Theatre: A Streetcar Named Desire - Donmar Warehouse, Covent Garden
Star rating - 8/10

My first ever trip to the Donmar Warehouse in Covent Garden was a hot and sultry affair - both the famous Tennessee Williams' play, and the temperature in the theatre. I wasn't really sure if that was a regular feature here, or just a special effect to make us feel we were in the Deep South, although I suspect it was the former. The play completely lived up to its four star reviews. It was full of drama, passion, and lives wasted or gone tragically wrong. Rachel Weisz, playing the washed up heroine of the piece, Blanche DuBois, was stunningly good. Rachel Wilson as her put upon little sister Stella, was also excellent, and looked a good deal more attractive than she had done when playing Jayne Ayre on TV, although I suppose that was to be expected.

The role of Stanley, Stella's husband, was played by Elliot Cowan. When watching the play I felt that he was not attacking the role enough or playing it with the force it needed (not really living up to the wonderful Marlon Brando film version of the character). When I subsequently remembered that he had put in a magnificent performance as Henry V at the Royal Exchange in Manchester about a year ago, I was surprised by this seeming relative lack of spirit here. Maybe it has something to do with having to act with a southern American accent. I have to say that I would find it very off putting as an actor to have to concentrate so hard on getting the accent right and not just on the lines and the drama of the play. That might explain it - but then I am not an actor so who am I to say?

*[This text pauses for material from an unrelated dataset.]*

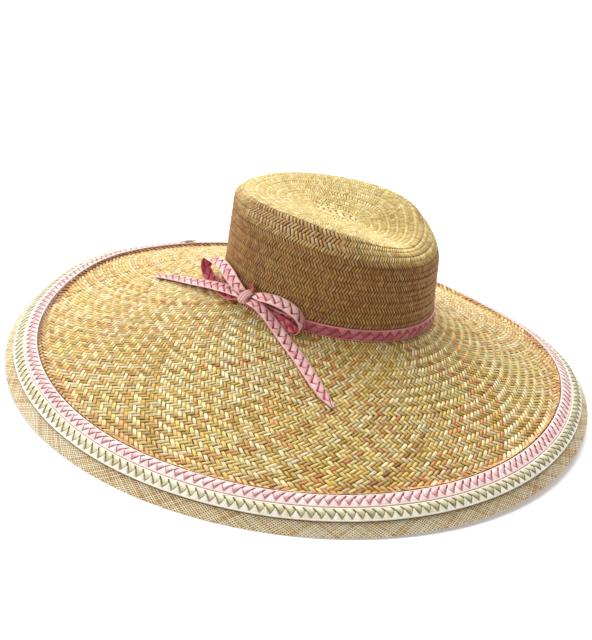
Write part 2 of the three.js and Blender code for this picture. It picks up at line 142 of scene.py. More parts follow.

I must also mention the wonderful Daniela Nardini (yes - Anna from This Life) was great as the neighbour upstairs. And it did give me a certain amount of guilty pleasure to note that however sexy and gorgeous she was as Anna, she is still facing the same mid life physical deterioration as the rest of us (although obviously still gorgeous) - had to mention that...

Overall then a wonderful play that left me drained and all my emotions awakened. A particularly brutal but necessary scene aside, it is a wonderful play, wonderfully acted, that left me feeling sad but better about the world - which to me is sort of the whole point.